How do such asset management systems handle these events? Where is it recorded that such occurrences are undesirable and how are proactive recommendations from Root Cause Analyses processed in a timely fashion?
If we conclude in our RCA that procedures are obsolete, specifications are incorrect, or that people were not trained properly to perform a task, how are these situations handled in the asset management system? These questions are food for thought when we consider how well our current environment supports the task of RCA.
We can be the greatest root cause analysts on the planet, but if we are working on the wrong events and our environment does not support the proactive activity, then we are likely to become frustrated ourselves and fall into the paradigm that “if management does not care, then why should I?” Once this attitude sets in, complacency with a reactive culture is the norm and overall profitability suffers.

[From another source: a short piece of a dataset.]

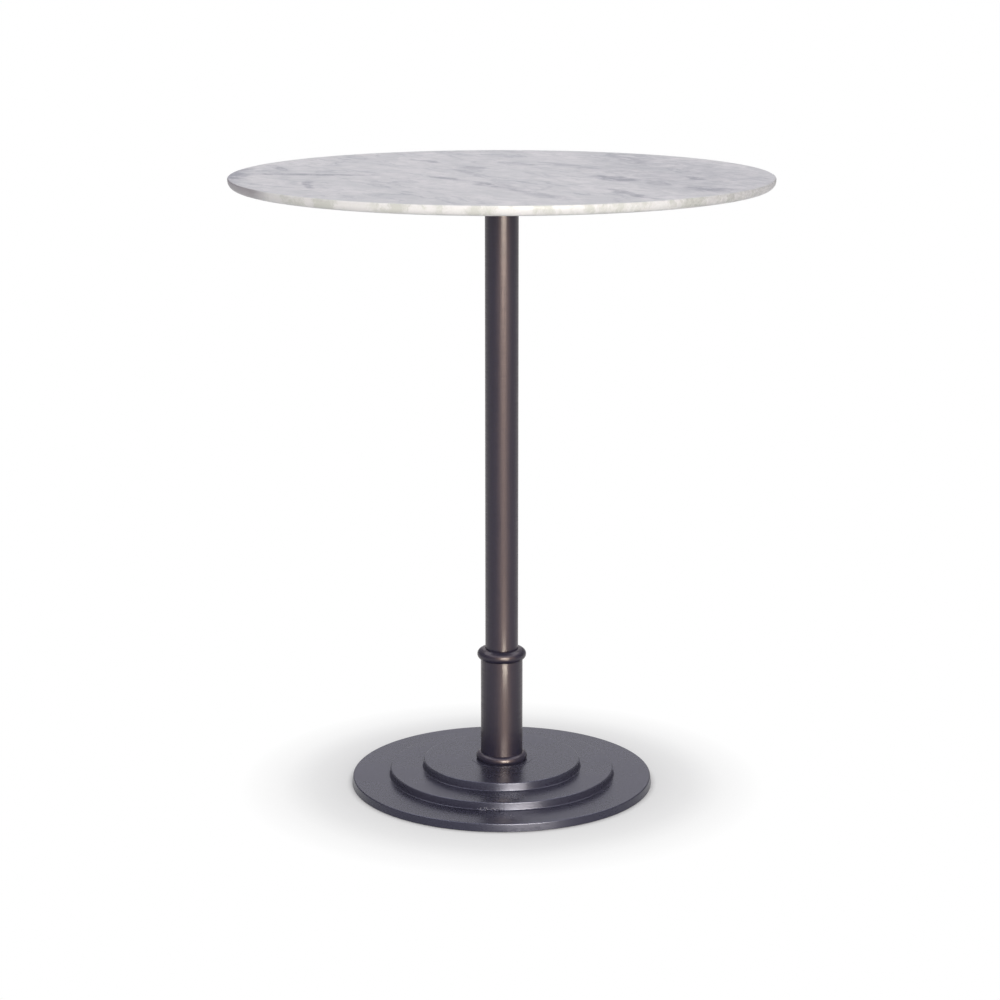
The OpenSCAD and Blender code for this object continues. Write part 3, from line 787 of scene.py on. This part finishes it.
main_rib = rib("main_rib", r1 - 3, BOSS_LOW)
light_rib = rib("light_rib", r2 - 2, BOSS_LOW + 4)
boss = turned("boss", [(BOSS_R, BOSS_LOW), (BOSS_R + 1, t1 - 2)], 64)
glide_spots = {"rear_right": 45, "rear_left": 135, "front_left": 225, "front_right": 315}
parts = [copied(main_rib, turn=turn) for turn in glide_spots.values()]
parts += [copied(light_rib, turn=turn) for turn in (0, 90, 180, 270)]
around = {place: polar(GLIDE_REACH, turn) for place, turn in glide_spots.items()}
parts += [copied(boss, (x, y, 0)) for x, y in around.values()]
for part in parts:
    combined(base, part, "UNION")
removed(main_rib, light_rib, boss)
GLIDE_HOLE_R = 4.05
GLIDE_HOLE_TOP = 12.6
drilled(base, GLIDE_HOLE_R, 0, GLIDE_HOLE_TOP, around.values(), 48)

# %% [markdown]
# Where the middle wall meets the lowest tread, on the left of the front, the real casting has
# a crust of small grains: sand that stuck in the fillet and was lacquered over. Each grain is
# a small ball, squashed and sunk half way, and all of them are fused to the shell at once.

# %% Grains in the fillet
GRAINS_EAST = (-51, -48, -45, -41.5, -38, -27, -24, -20.5, -17.5, -13.5, -10, -7, -3.5, 0, 3.5)
chance = Random(7)
grains = []
for east in GRAINS_EAST:
    size = chance.uniform(1.0, 1.4)
    reach = r2 + chance.uniform(-0.6, 1.0)
    spot_at = (east, -sqrt(reach ** 2 - east ** 2), t1 + chance.uniform(0.8, 2.6))
    take()
    bpy.ops.mesh.primitive_ico_sphere_add(
        subdivisions=3, radius=size * MM, location=Vector(spot_at) * MM,
        scale=(chance.uniform(0.8, 1.2), chance.uniform(0.7, 1.0), chance.uniform(0.6, 1.0)))
    grains.append(named("grain"))
combined(base, merged("grains", *grains), "UNION")
fitted(base, cast_lacquer, "table", "bronze_casting", "base_casting", smooth=28)

# %% [markdown]
# ## The spider
# A black iron casting carries the stone: a hub with a socket for the column, and four arms,
# flat on top, with a rib along each edge underneath like a channel laid open side down. The
# ribs keep a thin arm stiff and fade out before the tip, where it bends least. One arm is
# modelled along +X, its sharp edges are rounded like those of any casting, and it is copied
# round to the diagonals.

# %% Spider
PAD_T = 1.5
PLATE_T = 6
ARM_DEPTH = 30
ARM_TOP = slab_low.z - PAD_T
ARM_UNDER = ARM_TOP - PLATE_T
ARM_REACH = SCREW_REACHES[1]
ROOT_HALF, TIP_HALF = 27, 17
CHANNEL_END = 212  # here the two ribs of an arm have faded out
SCREW_HOLE_R = 3.6
SCREWS_ALONG = [(reach, 0) for reach in SCREW_REACHES]


def round_ended(piece, radius, low, high):
    """Fuses a half-round end to a piece that reaches out along +X to the outer screw."""
    tip = turned("tip", [(radius, low), (radius, high)], 72)
    return combined(piece, spread("tip", tip, [(ARM_REACH, 0)]), "UNION")


arm = block("arm", 34, ARM_REACH, ROOT_HALF, TIP_HALF, ARM_TOP - ARM_DEPTH, ARM_TOP)
bpy.ops.object.mode_set(mode="EDIT")
cut_at((42, CHANNEL_END))
pick("VERT", lambda v: v.co.x > (CHANNEL_END - 1) * MM and v.co.z < ARM_UNDER * MM)
bpy.ops.transform.translate(value=(0, 0, (ARM_DEPTH - PLATE_T) * MM))
bpy.ops.object.mode_set(mode="OBJECT")
round_ended(arm, TIP_HALF, ARM_UNDER, ARM_TOP)
bevelled(arm, 1.2)
channel = block("channel", 44, CHANNEL_END, 22, 12, ARM_TOP - 45, ARM_UNDER)
combined(arm, bevelled(channel, 2.5, 4), "DIFFERENCE")
drilled(arm, SCREW_HOLE_R, ARM_UNDER - 3, ARM_TOP + 3, SCREWS_ALONG)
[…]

What we need to do today is make management aware through education and awareness that our cultures unknowingly tolerate these chronic events that typically end up costing 100 times more than the occasional sporadic event. Unfortunately, the sporadic events get all the attention. When our cultures are enlightened, we will begin to enjoy the fruits of our efforts in the form of return on investment (ROI) figures averaging 600%+. Then the believers will come!